4. Integration with Other Systems

• UI Integration: Ensure your UI elements (e.g., timers, score displays) correctly reflect the rewound state. They should update to show past values during rewind.
• Save/Load Systems: A rewind system can complement a traditional save/load system. You might save the entire rewind history at checkpoints, allowing players to resume from a specific point with their rewind capabilities intact.

Conclusionon

Implementing a rewind mechanic in Unity, inspired by the innovative design of Braid, is a challenging yet incredibly rewarding endeavor. It pushes you to think deeply about game state management, data serialization, and efficient performance.
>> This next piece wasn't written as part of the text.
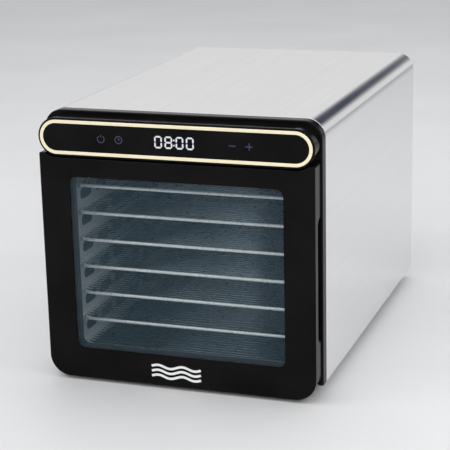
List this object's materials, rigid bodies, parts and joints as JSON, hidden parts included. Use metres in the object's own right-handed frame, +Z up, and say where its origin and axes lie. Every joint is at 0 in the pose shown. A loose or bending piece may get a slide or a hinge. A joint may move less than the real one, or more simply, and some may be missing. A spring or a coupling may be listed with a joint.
{
  "type": "food dehydrator",
  "caption": "Cabinet food dehydrator with a steel wrap, glazed side-hinged door, wire trays on side rails, a control strip and a rear fan with a heater.",
  "frame": {"origin": "on the floor plane under the feet, at the middle of the overall width and depth", "axes": "+Z up, -Y out of the door at the front, +X to the right of a person facing the door"},
  "size_m": [0.34, 0.52, 0.329],
  "materials": {
    "stainless_wrap": "fine satin stainless sheet",
    "black_gloss": "high-gloss black moulding",
    "black_moulding": "fine-textured black moulding",
    "champagne_trim": "pale champagne satin ring",
    "tinted_glass": "clear pane with a grey tint",
    "silicone_seal": "dark grey silicone",
    "chamber_steel": "stainless liner sheet",
    "galvanised_sheet": "zinc-coated sheet",
    "rear_coated": "powder-coated sheet",
    "tray_wire": "polished wire",
    "zinc_fastener": "zinc-plated steel",
    "fan_aluminium": "stamped sheet",
    "motor_steel": "dark coated laminations",
    "heater_sheath": "heat-toned steel sheath",
    "ceramic": "unglazed insulator",
    "circuit_board": "green laminate",
    "display_grey": "dark grey moulding",
    "lead_insulation": "sleeved wire",
    "magnet": "nickel-coated ferrite",
    "foot_rubber": "soft black rubber"
  },
  "bodies": {
    "cabinet": {"base_pan": "galvanised_sheet", "base_screws": "zinc_fastener", "board_screws": "zinc_fastener", "board_standoffs": "black_moulding", "bracket_screws": "zinc_fastener", "chamber_floor": "chamber_steel", "chamber_liner": "chamber_steel", "control_board": "circuit_board", "control_fascia": "black_gloss", "cord_gland": "black_moulding", "display_lead": "lead_insulation", "display_module": "display_grey", "fan_duct": "black_moulding", "fan_lead": "lead_insulation", "fan_motor": "motor_steel", "floor_supports": "galvanised_sheet", "foot_screws": "zinc_fastener", "front_bezel": "black_gloss", "heater_clips": "ceramic", "heater_element": "heater_sheath", "heater_lead": "lead_insulation", "hinge_brackets": "zinc_fastener", "hinge_screws": "zinc_fastener", "left_rail": "chamber_steel", "motor_bracket": "galvanised_sheet", "motor_screws": "zinc_fastener", "outer_wrap": "stainless_wrap", "power_board": "circuit_board", "rear_baffle": "chamber_steel", "rear_panel": "rear_coated", "rear_screws": "zinc_fastener", "relay": "display_grey", "right_rail": "chamber_steel", "rubber_feet": "foot_rubber", "striker_plates": "zinc_fastener", "temperature_probe": "zinc_fastener", "thermal_cutout": "zinc_fastener", "touch_pads": "zinc_fastener", "touch_panel": "black_gloss", "transformer": "motor_steel", "trim_ring": "champagne_trim"},
    "door": {"door_frame": "black_gloss", "door_back_frame": "black_moulding", "door_window": "tinted_glass", "door_seal": "silicone_seal", "door_magnets": "magnet", "door_screws": "zinc_fastener", "hinge_pins": "zinc_fastener"},
    "fan": {"fan_blades": "fan_aluminium", "fan_shaft": "zinc_fastener", "fan_nut": "zinc_fastener"},
    "tray_1": {"tray_1": "tray_wire"},
    "tray_2": {"tray_2": "tray_wire"},
    "tray_3": {"tray_3": "tray_wire"},
    "tray_4": {"tray_4": "tray_wire"},
    "tray_5": {"tray_5": "tray_wire"},
    "tray_6": {"tray_6": "tray_wire"},
    "tray_7": {"tray_7": "tray_wire"},
    "drip_tray": {"drip_tray": "chamber_steel"}
  },
  "joints": [
    {"name": "door_hinge", "type": "hinge", "parent": "cabinet", "child": "door", "pos_m": [-0.162, -0.248, 0.141], "axis": [0, 0, -1], "range_deg": [0, 110]},
    {"name": "fan_spin", "type": "hinge", "parent": "cabinet", "child": "fan", "pos_m": [0, 0.157, 0.144], "axis": [0, -1, 0], "continuous": true},
    {"name": "tray_1_slide", "type": "slide", "parent": "cabinet", "child": "tray_1", "axis": [0, -1, 0], "range_m": [0, 0.017]},
    {"name": "tray_2_slide", "type": "slide", "parent": "cabinet", "child": "tray_2", "axis": [0, -1, 0], "range_m": [0, 0.017]},
    {"name": "tray_3_slide", "type": "slide", "parent": "cabinet", "child": "tray_3", "axis": [0, -1, 0], "range_m": [0, 0.017]},
    {"name": "tray_4_slide", "type": "slide", "parent": "cabinet", "child": "tray_4", "axis": [0, -1, 0], "range_m": [0, 0.017]},
    {"name": "tray_5_slide", "type": "slide", "parent": "cabinet", "child": "tray_5", "axis": [0, -1, 0], "range_m": [0, 0.017]},
    {"name": "tray_6_slide", "type": "slide", "parent": "cabinet", "child": "tray_6", "axis": [0, -1, 0], "range_m": [0, 0.017]},
    {"name": "tray_7_slide", "type": "slide", "parent": "cabinet", "child": "tray_7", "axis": [0, -1, 0], "range_m": [0, 0.017]},
    {"name": "drip_tray_slide", "type": "slide", "parent": "cabinet", "child": "drip_tray", "axis": [0, -1, 0], "range_m": [0, 0.017]}
  ]
}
By carefully recording and replaying the essential properties of your game objects, you can create compelling gameplay experiences that offer players unparalleled freedom to experiment, learn from their mistakes, and master your game. Whether for puzzle-solving, action sequences, or even as a powerful debugging tool, time manipulation adds a unique dimension to your Unity projects.

Start experimenting with rewind mechanics today and add a timeless twist to your Unity games!